Insufficiency of the evidence to sustain the verdict is urged as a second ground for error. We have examined carefully the statement of the evidence and are satisfied that it must be held sufficient. It is clearly shown that appellant was not the owner of the printing plant when he attempted to sell a one-half interest to the complainant; he had no title at all. He attempted to show that negotiations had been in progress looking toward the purchase by him of the property and attempted to show that he had in fact completed such a deal. The evidence fell short of establishing that fact and the most that can be said for appellant's side of the case is that the jury might have concluded, had it believed the testimony offered by the defendant, that while he had not in fact obtained title to the printing plant, his assumption that he had completed the purchase of it furnished an excuse as relieving his acts and conduct from the charge that they were fraudulent and done with intent to unlawfully deprive complainant of his property.

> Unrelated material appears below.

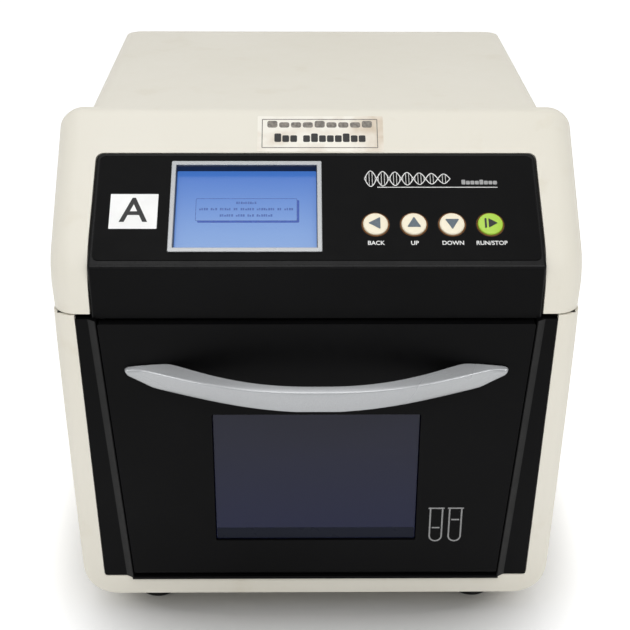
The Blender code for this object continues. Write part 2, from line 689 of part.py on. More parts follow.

That question, however, was for the jury and was decided against the appellant, and with that decision upon the facts he must rest content.
In the concluding paragraph of appellant's brief it is asserted that there was error in the instructions, but there is no specification or argument to show wherein the charge as given by the court to the jury did not correctly declare the law. We find no error justifying the claim of appellant that a reversal should be ordered.
The judgment and order are affirmed.
Conrey, P. J., and Shaw, J., concurred.